▶ **TASK TO CARRY OUT**: Each line containing the word "Identity" should be found and copied.

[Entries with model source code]
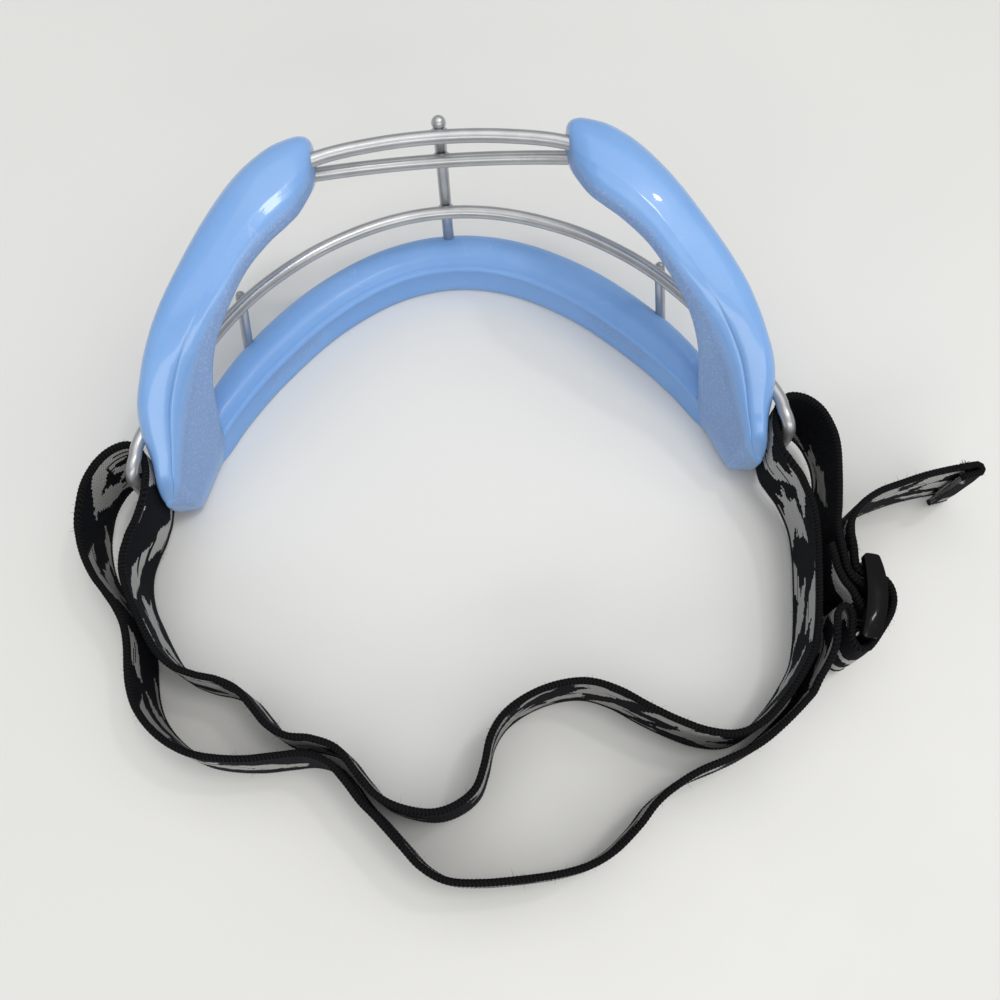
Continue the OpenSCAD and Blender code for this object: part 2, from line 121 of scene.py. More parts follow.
# Lofting: one ring of edges is drawn out again and again
def loft(bm, rings):
    verts = [bm.verts.new(p) for p in rings[0]]
    edges = [bm.edges.new(pair) for pair in zip(verts, verts[1:] + verts[:1])]
    rows = [verts]
    for ring in rings[1:]:
        drawn = bmesh.ops.extrude_edge_only(bm, edges=edges)["geom"]
        fresh = {g for g in drawn if isinstance(g, bmesh.types.BMVert)}
        verts = [next(e.other_vert(v) for e in v.link_edges if e.other_vert(v) in fresh) for v in verts]
        for v, p in zip(verts, ring):
            v.co = p
        edges = [bm.edges.get(pair) for pair in zip(verts, verts[1:] + verts[:1])]
        rows.append(verts)
    return rows


def capRows(bm, rows):
    for row in (rows[0], rows[-1]):
        bmesh.ops.contextual_create(bm, geom=[bm.edges.get(pair) for pair in zip(row, row[1:] + row[:1])])


def domed(rings, depth, steps):
    # rounds both ends of a row of rings off, up to a small last ring
    def end(ring, inner):
        centre = sum(ring, Vector()) / len(ring)
        out = (centre - sum(inner, Vector()) / len(inner)).normalized()
        made = []
        for k in range(1, steps + 1):
            a = math.radians(86 * k / steps)
            made.append([centre + (p - centre) * math.cos(a) + out * depth * math.sin(a) for p in ring])
        return made
    return end(rings[0], rings[1])[::-1] + rings + end(rings[-1], rings[-2])


def finishMesh(bm, name, smooth=True, merge=0.0):
    if merge:
        bmesh.ops.remove_doubles(bm, verts=bm.verts, dist=merge)
    bmesh.ops.recalc_face_normals(bm, faces=bm.faces)
    for face in bm.faces:
        face.smooth = smooth
    mesh = bpy.data.meshes.new(name)
    bm.to_mesh(mesh)
    bm.free()
    piece = bpy.data.objects.new(name, mesh)
    bpy.context.scene.collection.objects.link(piece)
    return piece


def dress(piece, material, body, slot, *nodes):
    piece.data.materials.clear()
    piece.data.materials.append(material)
    if body:
        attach(piece, body)
    if nodes:
        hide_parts(*nodes)
    return piece


# Shader helpers
def addNode(tree, kind, settings=None, inputs=None):
    made = tree.nodes.new(kind)
    for name, value in (settings or {}).items():
        setattr(made, name, value)
    for name, value in (inputs or {}).items():
        if isinstance(value, bpy.types.NodeSocket):
            tree.links.new(value, made.inputs[name])
        else:
            made.inputs[name].default_value = value
    return made


def calc(tree, operation, a, b=0.0):
    return addNode(tree, "ShaderNodeMath", {"operation": operation}, {0: a, 1: b}).outputs[0]


def ramped(tree, value, low, high, start=0.0, end=1.0):
    return addNode(tree, "ShaderNodeMapRange", {"interpolation_type": "SMOOTHSTEP"},
                   {"Value": value, "From Min": low, "From Max": high, "To Min": start, "To Max": end}).outputs[0]


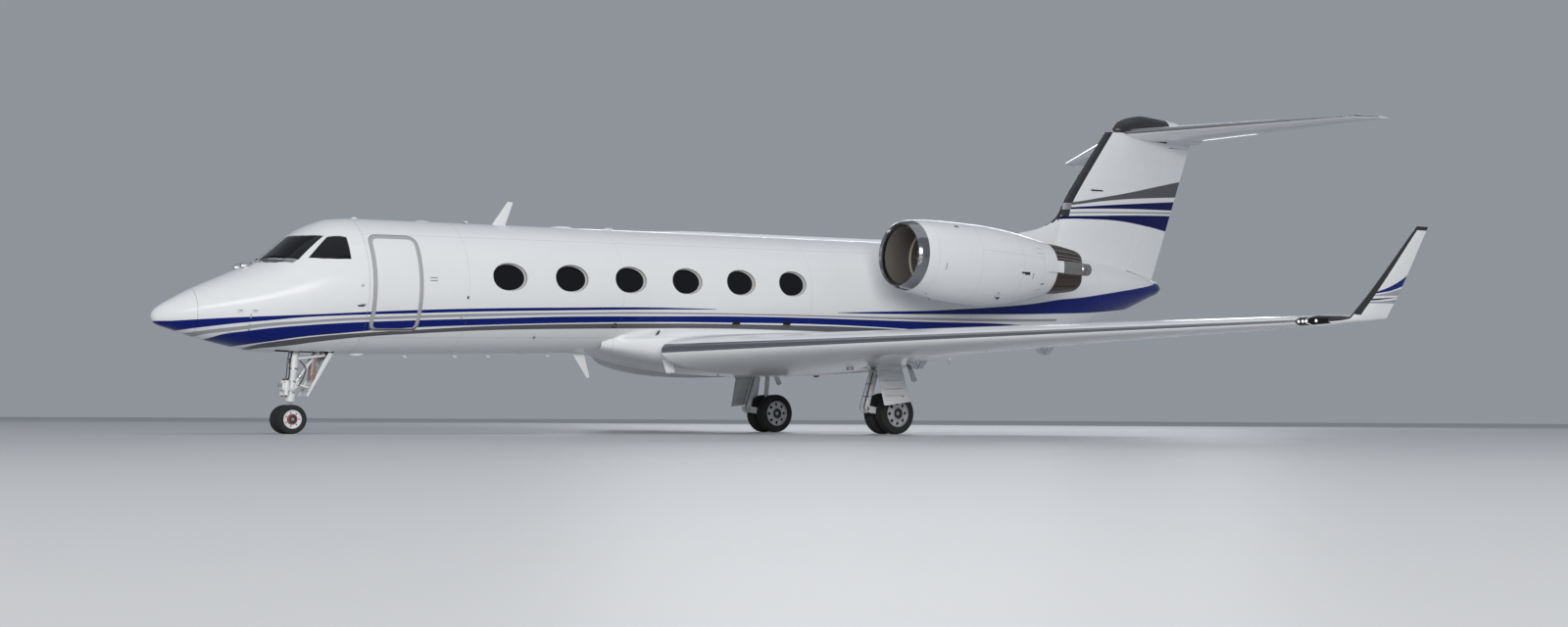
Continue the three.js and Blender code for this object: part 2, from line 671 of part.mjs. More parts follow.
function fairing() {
  const rings = FAIRING_SECTIONS.map(({ x, half, keel, shoulder, top }) => {
    const right = [
      [half * 0.55, keel + 6], [half * 0.85, keel + 70], [half * 0.97, keel + 170], [half, keel + 290],
      [half, shoulder], [Math.min(half, 1215), (shoulder + top) / 2 - 30], [Math.min(half, 1150), top],
    ];
    const left = [...right].reverse().map(([y, z]) => [-y, z]);
    return [...right, ...left].map(([y, z]) => v(x, y, z));
  });
  addPiece("wing_root_fairing", loft(rings).subtract(bodyClear), WHITE);
}

// Tailplane, elevators, fin, rudder and the round fairing on top
const TAIL_RAKE = { from: 4680, slope: 2.8 };
const tailLead = (y) => 23060 + 0.63 * y + TAIL_RAKE.slope * Math.max(0, y - TAIL_RAKE.from);
const tailTrail = (y) => 25960 + 0.226 * y;

function tailSection(y, extra = 0) {
  const across = Math.abs(y);
  const chord = tailTrail(across) - tailLead(across);
  return aerofoil({ lead: v(tailLead(across), y, TAILPLANE_HEIGHT), chord, ratio: TAIL_RATIO, extra });
}

const finLead = (z) => 19380 + 0.81 * z;
const finTrail = (z) => 23868 + 0.458 * z;

function finSection(z, extra = 0) {
  const chord = finTrail(z) - finLead(z);
  return aerofoil({ lead: v(finLead(z), 0, z), chord, ratio: TAIL_RATIO, up: v(0, 1, 0), extra });
}

// The room inside a surface, between two parts of its chord and clear of its skin
const HOLLOW = {
  parts: [0.12, 0.3, 0.6, 1], wall: 25, finTop: 3850, finFoot: 300, finAft: 0.66,
  planeHalf: 3900, planeAft: 0.55,
};

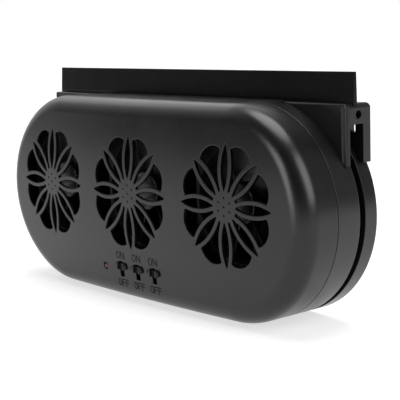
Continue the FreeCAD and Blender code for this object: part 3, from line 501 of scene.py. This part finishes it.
def build_front_cover():
    verts, norms, faces = [], [], []

    def add(x, d, z, n):
        verts.append(P(x, d, z))
        norms.append(Vector(n).normalized())
        return len(verts) - 1

    ring_outer = [contact(cx, u) for cx, u in SPINE]
    # 2D layout for the triangulation: grille loops pushed out by their round, plus the contact outline
    pts2, edges2 = [], []
    loop_ids = []
    for pts, re in loops:
        nn = loop_normals(pts)
        base = len(pts2)
        for p, n in zip(pts, nn):
            pts2.append(Vector((p[0] + n.x * re, p[1] + n.y * re)))
        m = len(pts)
        edges2 += [(base + i, base + (i + 1) % m) for i in range(m)]
        loop_ids.append((base, m))
    ob = len(pts2)
    for (cx, u), (al, rho, dc) in zip(SPINE, ring_outer):
        pts2.append(Vector((cx + u[0] * rho, u[1] * rho)))
    m = len(SPINE)
    edges2 += [(ob + i, ob + (i + 1) % m) for i in range(m)]
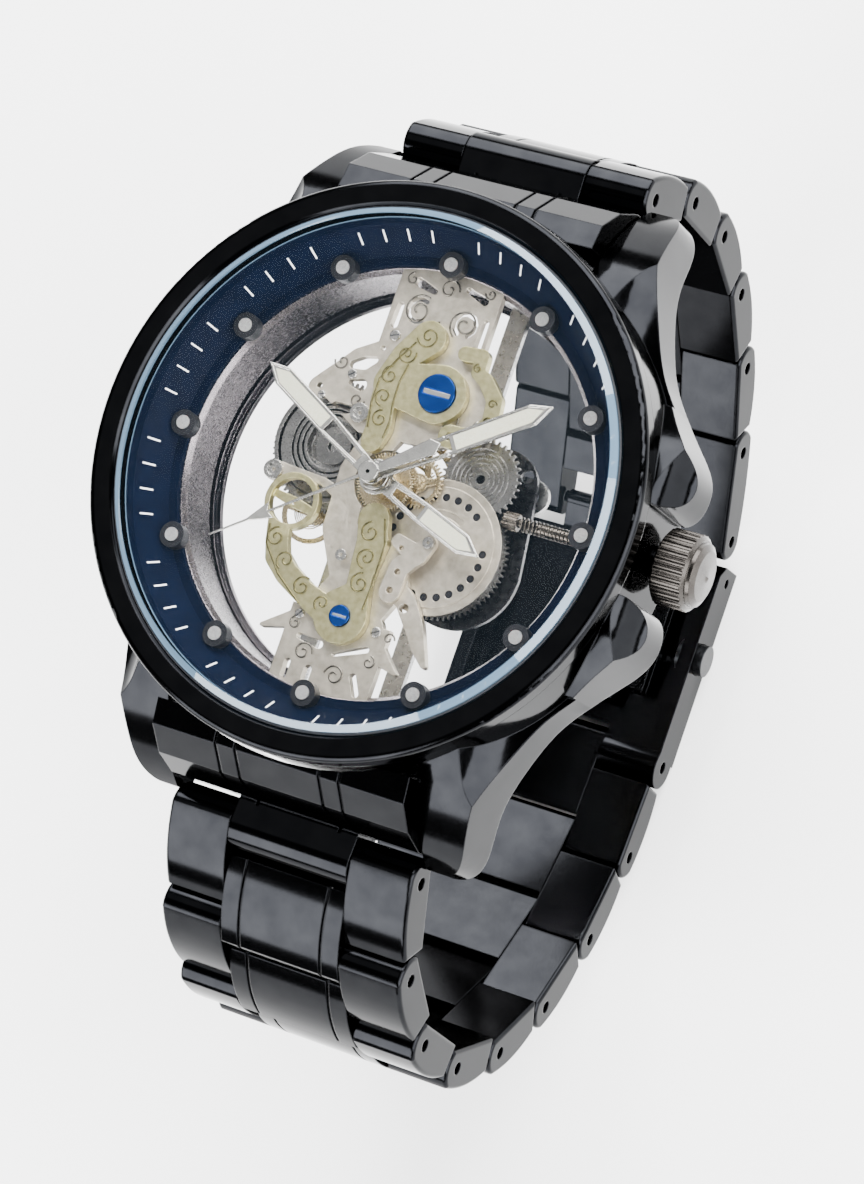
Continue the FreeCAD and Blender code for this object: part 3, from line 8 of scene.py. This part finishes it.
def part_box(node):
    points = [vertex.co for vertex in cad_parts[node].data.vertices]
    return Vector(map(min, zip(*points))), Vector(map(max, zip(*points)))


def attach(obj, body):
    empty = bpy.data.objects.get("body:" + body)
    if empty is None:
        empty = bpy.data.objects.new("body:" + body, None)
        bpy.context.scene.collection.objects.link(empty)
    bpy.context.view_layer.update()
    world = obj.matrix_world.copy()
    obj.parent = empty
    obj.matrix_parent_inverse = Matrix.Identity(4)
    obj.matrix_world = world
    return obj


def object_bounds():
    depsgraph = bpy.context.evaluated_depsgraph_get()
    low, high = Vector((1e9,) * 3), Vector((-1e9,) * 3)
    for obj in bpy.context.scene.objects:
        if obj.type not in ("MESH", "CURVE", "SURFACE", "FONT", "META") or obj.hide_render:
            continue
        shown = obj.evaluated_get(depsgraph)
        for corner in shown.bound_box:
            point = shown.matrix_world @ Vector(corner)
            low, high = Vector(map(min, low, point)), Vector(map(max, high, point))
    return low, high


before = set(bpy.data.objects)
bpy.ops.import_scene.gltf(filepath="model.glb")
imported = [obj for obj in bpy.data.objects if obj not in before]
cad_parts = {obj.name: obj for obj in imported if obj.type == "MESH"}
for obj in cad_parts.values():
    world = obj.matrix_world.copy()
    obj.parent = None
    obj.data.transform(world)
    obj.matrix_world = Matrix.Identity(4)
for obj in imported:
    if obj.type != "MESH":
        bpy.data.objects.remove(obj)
CAD_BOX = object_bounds()

MM = 0.001

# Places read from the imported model. The dial's axis is the frame's Z axis.
DIAL_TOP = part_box("hour_marker_pips")[1][2]
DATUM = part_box("hour_marker_cups")[1][2] + 0.12 * MM
LOW, HIGH = (Vector(corner) for corner in CAD_BOX)
MIDDLE = (LOW + HIGH) / 2

# Depths of the fine and coarse grain, and the two softened edges, in metres.
FINE_GRAIN = 0.00001
COARSE_GRAIN = 0.00002
SOFT_EDGE = 0.00008
BROAD_EDGE = 0.00015

# The chapter ring's slope, in millimetres: where it starts, its rise and its run.
SLOPE_RADIUS, SLOPE_HEIGHT = 16.6, -1.1
SLOPE_RISE, SLOPE_RUN = 2.3, 1.78
TRACK_RADIUS = 17.72

# The three broad hands: node, body, length in millimetres and angle clockwise from 12.
HANDS = (("minute_hand", "minute_work", 14.0, 55.4),
         ("hour_hand", "hour_work", 12.3, 298.6),
         ("dual_time_hand", "dual_time_work", 10.1, 110.2))
HAND_WIDTH = 1.55

# The ratchet disc, in millimetres: its thickness and its ring of holes, two places left plain.
RATCHET_THICK = 0.08
HOLE_RING, HOLE_RADIUS = 3.65, 0.29
HOLE_PLACES, HOLES = 24, 22

# The winding stem's thread, in millimetres.
THREAD_START, THREAD_PITCH, THREAD_RADIUS = 10.5, 0.3, 0.47
THREAD_TURNS, THREAD_STEPS = 16, 15


# ---------------------------------------------------------------- materials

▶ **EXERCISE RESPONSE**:
    obj.matrix_parent_inverse = Matrix.Identity(4)
    obj.matrix_world = Matrix.Identity(4)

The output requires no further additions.